No matter where you marry, you will need to obtain a certificate that convinces the U.S. immigration authorities that it was legally recognized in the state or country where it took place. Below are some tips on doing that.
If you plan to get married in Canada, you will need to make sure the marriage will be recognized as valid. Each province in Canada determines its marriage procedures. You should consult the website for the province where you plan to get married for complete information about the requirements.
After the ceremony, you will need to obtain a certificate of your marriage. The U.S. government keeps track of what documents are considered legally valid from each country, and will reject your marriage certificate if it doesn't come from the proper source. For instance, the U.S. will not accept "small" or "short form" versions of Canadian marriage certificates. Check the State Department's reciprocity schedule to get further details on what documents from Canada it considers valid.

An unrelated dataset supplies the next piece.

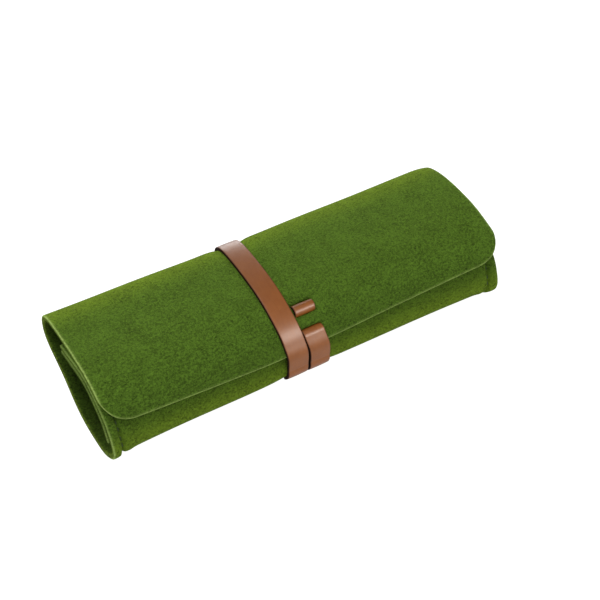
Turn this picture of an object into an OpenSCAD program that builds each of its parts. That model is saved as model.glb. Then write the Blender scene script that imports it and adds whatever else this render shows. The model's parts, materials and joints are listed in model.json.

If you will hold your wedding in the U.S., you need to follow the laws of the state where you marry. You will need to obtain a marriage certificate from a local government office. A church certificate, for example, is not enough.
Although hiring an attorney is not required in order to get a marriage-based immigrant visa, many couples find it's well worth the cost in order to analyze the spouse's legal eligibility, prepare the paperwork, and monitor the process through the U.S. government bureaucracy.